Inmate's groin injected in botched Oklahoma execution
Prison officials in Oklahoma inserted lethal drugs into an inmate's groin after failing to find a vein elsewhere during an execution that went wrong.
They took 51 minutes to find a suitable vein and did not realise the one they chose in his groin had collapsed.
Clayton Lockett succumbed to a heart attack 10 minutes after his execution was stopped, as he writhed and mumbled.
The corrections department disclosed new details of his last moments in a letter to the state governor.
It shows that Lockett fought with guards attempting to remove him from his cell on the morning of his execution.
He was subsequently shocked with a stun gun and taken to a prison infirmary, where a cut said to be self-inflicted was treated.
Lockett's last moments
- 17:27 - Lockett restrained on execution table
- 17:27 - Doctor begins looking for a vein
- 18:18 - Insertion in groin complete, covered with sheet
- 18:23 - Sedative administered
- 18:33 - Doctor declares Lockett unconscious, second and third drugs injected
- 18:42 - Lockett is restless, shades lowered
- 18:44 - Vein collapse discovered
- 18:56 - Execution halted
- 19:06 - Lockett dies from a heart attack
All times local - Central Time
The intravenous line was placed in Lockett's groin and covered with a sheet, according to prisons director Robert Patton's letter to Oklahoma Governor Mary Fallin, which included a detailed timeline.

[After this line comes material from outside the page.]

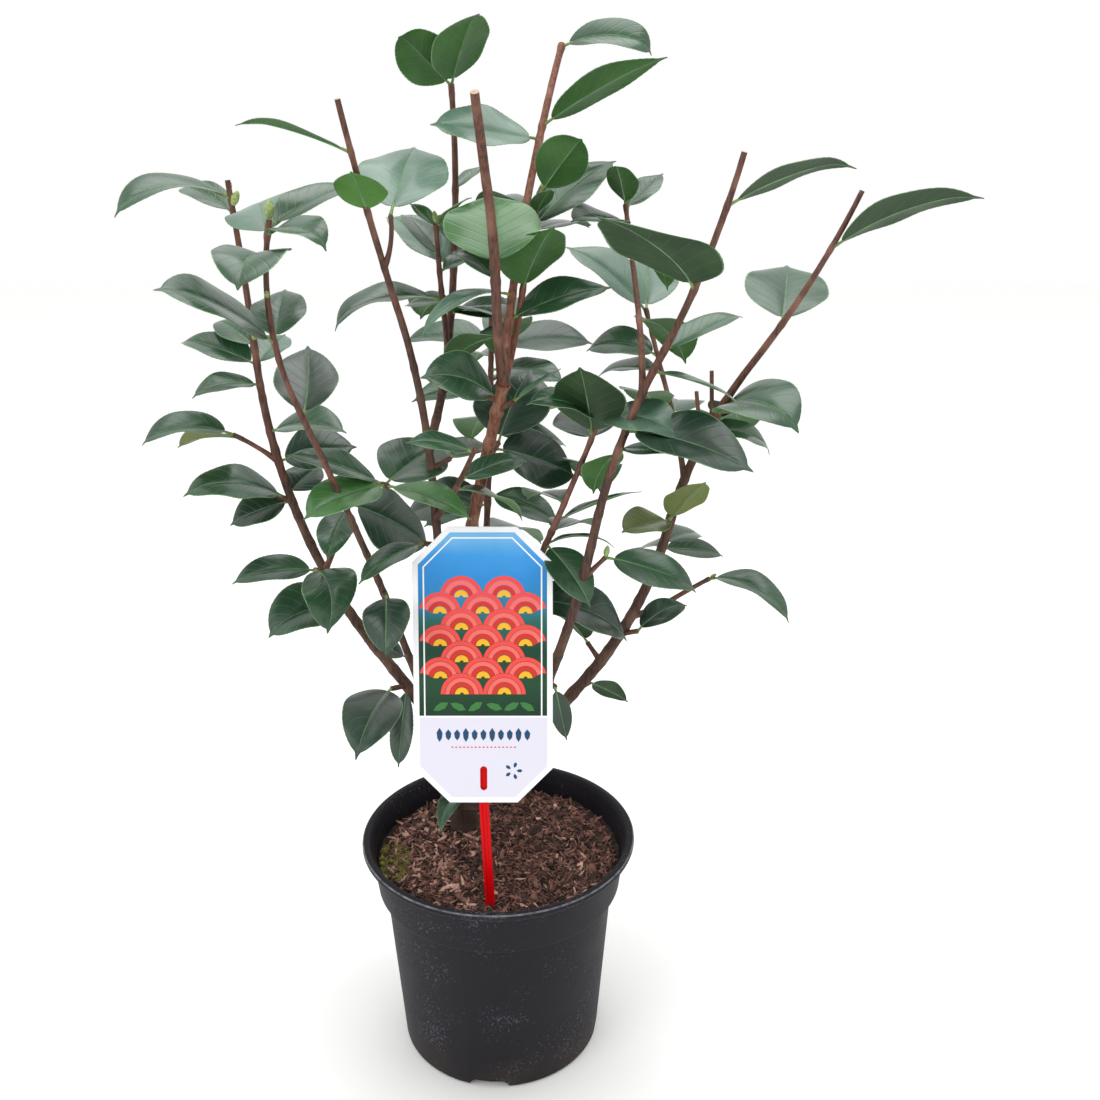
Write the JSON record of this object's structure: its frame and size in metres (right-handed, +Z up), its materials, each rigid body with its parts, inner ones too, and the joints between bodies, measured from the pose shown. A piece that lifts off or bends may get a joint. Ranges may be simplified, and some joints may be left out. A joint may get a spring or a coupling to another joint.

It became dislodged and was not discovered until 21 minutes after the execution began and all the lethal drugs had been administered.
"The drugs had either absorbed into tissue, leaked out or both," Mr Patton wrote.

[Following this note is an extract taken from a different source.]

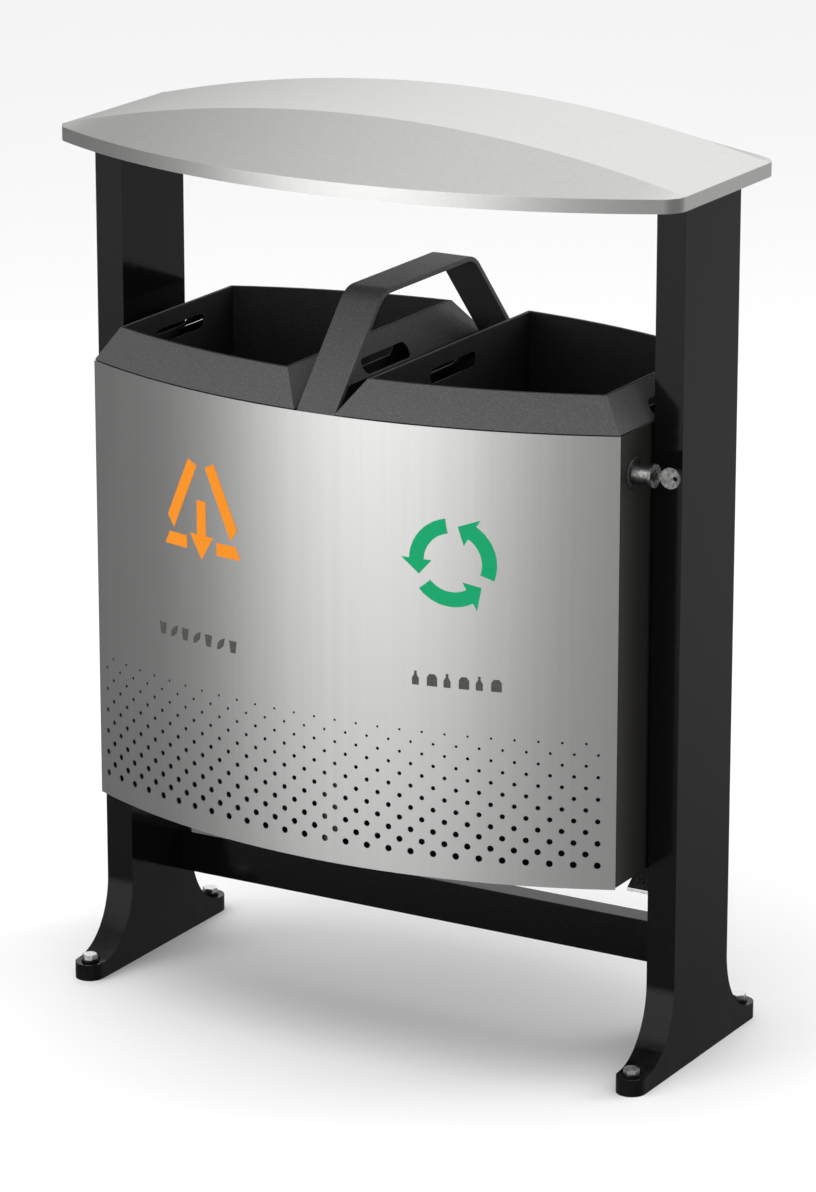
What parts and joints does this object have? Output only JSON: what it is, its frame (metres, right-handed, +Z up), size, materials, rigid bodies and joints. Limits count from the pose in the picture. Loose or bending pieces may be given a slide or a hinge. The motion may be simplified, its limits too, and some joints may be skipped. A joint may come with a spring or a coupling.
{
  "type": "recycling bin station",
  "caption": "Free-standing twin recycling bin station: two posts with flared feet carry an arched roof over a tilting housing with lift-out bins.",
  "frame": {"origin": "on the floor, midway between the two posts and midway between front and back", "axes": "+X from the left post to the right post, -Y towards the front, +Z up"},
  "size_m": [0.7932, 0.4524, 1.0685],
  "materials": {
    "post_paint": "gloss black powder coat",
    "stainless_sheet": "vertically brushed stainless sheet",
    "roof_steel": "fine satin stainless sheet",
    "side_paint": "satin near-black paint",
    "bin_powder": "fine-textured dark grey powder coat",
    "zinc_plate": "bright zinc-plated fasteners and brackets",
    "lock_metal": "worn nickel plate",
    "nylon": "natural nylon"
  },
  "bodies": {
    "frame": {"left_post": "post_paint", "right_post": "post_paint", "rear_rail": "post_paint", "roof_shell": "roof_steel", "roof_liner_panel": "roof_steel", "roof_stiffener": "roof_steel", "roof_spigot_left": "zinc_plate", "roof_spigot_right": "zinc_plate", "roof_screw_left": "zinc_plate", "roof_screw_right": "zinc_plate", "tilt_stop_left": "zinc_plate", "tilt_stop_right": "zinc_plate", "stop_screw_left_front": "zinc_plate", "stop_screw_left_rear": "zinc_plate", "stop_screw_right_front": "zinc_plate", "stop_screw_right_rear": "zinc_plate", "pivot_bolt_left": "zinc_plate", "pivot_bolt_right": "zinc_plate", "pivot_nut_left": "zinc_plate", "pivot_nut_right": "zinc_plate", "anchor_bolt_left_front": "zinc_plate", "anchor_washer_left_front": "post_paint", "anchor_bolt_left_rear": "zinc_plate", "anchor_washer_left_rear": "post_paint", "anchor_bolt_right_front": "zinc_plate", "anchor_washer_right_front": "post_paint", "anchor_bolt_right_rear": "zinc_plate", "anchor_washer_right_rear": "post_paint"},
    "housing": {"front_panel": "stainless_sheet", "back_panel": "stainless_sheet", "left_side_wall": "side_paint", "right_side_wall": "side_paint", "floor_tray": "side_paint", "centre_divider": "side_paint", "strap_handle": "bin_powder", "handle_nut_front_left": "zinc_plate", "handle_nut_front_right": "zinc_plate", "handle_nut_rear_left": "zinc_plate", "handle_nut_rear_right": "zinc_plate", "pivot_bush_left": "nylon", "pivot_bush_right": "nylon", "lock_rosette": "lock_metal", "lock_barrel": "lock_metal", "lock_ring_nut": "zinc_plate", "lock_bolt_guide": "nylon"},
    "lock_plug": {"lock_plug": "lock_metal"},
    "key": {"key": "lock_metal"},
    "lock_bolt": {"lock_bolt": "zinc_plate"},
    "left_bin": {"left_bin": "bin_powder", "left_bin_collar": "bin_powder"},
    "right_bin": {"right_bin": "bin_powder", "right_bin_collar": "bin_powder"}
  },
  "joints": [
    {"name": "housing_tilt", "type": "hinge", "parent": "frame", "child": "housing", "pos_m": [0, -0.03, 0.272], "axis": [1, 0, 0], "range_deg": [0, 35]},
    {"name": "left_bin_lift", "type": "slide", "parent": "housing", "child": "left_bin", "axis": [0, 0, 1], "range_m": [0, 0.17]},
    {"name": "right_bin_lift", "type": "slide", "parent": "housing", "child": "right_bin", "axis": [0, 0, 1], "range_m": [0, 0.17]},
    {"name": "lock_turn", "type": "hinge", "parent": "housing", "child": "lock_plug", "pos_m": [0.3678, -0.104, 0.708], "axis": [1, 0, 0], "range_deg": [0, 90]},
    {"name": "lock_bolt_throw", "type": "slide", "parent": "housing", "child": "lock_bolt", "axis": [1, 0, 0], "range_m": [0, 0.011]},
    {"name": "key_withdraw", "type": "slide", "parent": "lock_plug", "child": "key", "axis": [1, 0, 0], "range_m": [0, 0.03]}
  ],
  "couplings": [
    {"joint": "lock_turn", "follows": "lock_bolt_throw", "rad_per_m": 142.75}
  ]
}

"The director asked the following question, 'Have enough drugs been administered to cause death?' The doctor responded, 'No.'"
The doctor detected a faint heartbeat and Mr Patton halted the execution but it was too late to save Lockett's life.
Another inmate initially scheduled for execution the same day as Lockett was granted a stay as the state continues to investigate the matter.
Charles Warner's execution was initially rescheduled for 13 May, but Ms Fallin said on Thursday she was open to issuing a 60-day stay if need be.
"If it does require more time, then yes, I think they should take more time," she told US media. "We need to get it right."
Ms Fallin also ordered an "independent review" of the state's execution protocols, saying the state's department of public safety would lead the inquiry.
Her call for a review was echoed by Mr Patton in his letter.
Lockett was sentenced to death for shooting 19-year-old Stephanie Neiman and watching as two accomplices buried her alive in 1999.
Ms Neiman and a friend had interrupted the men as they robbed a home.
The problems surrounding Lockett's execution come amid a wider debate over the legality of the three-drug method and whether its use violates guarantees in the US constitution "against cruel and unusual punishment".
US states have encountered increasing problems in obtaining the drugs for lethal injections, amid an embargo by European pharmaceutical firms.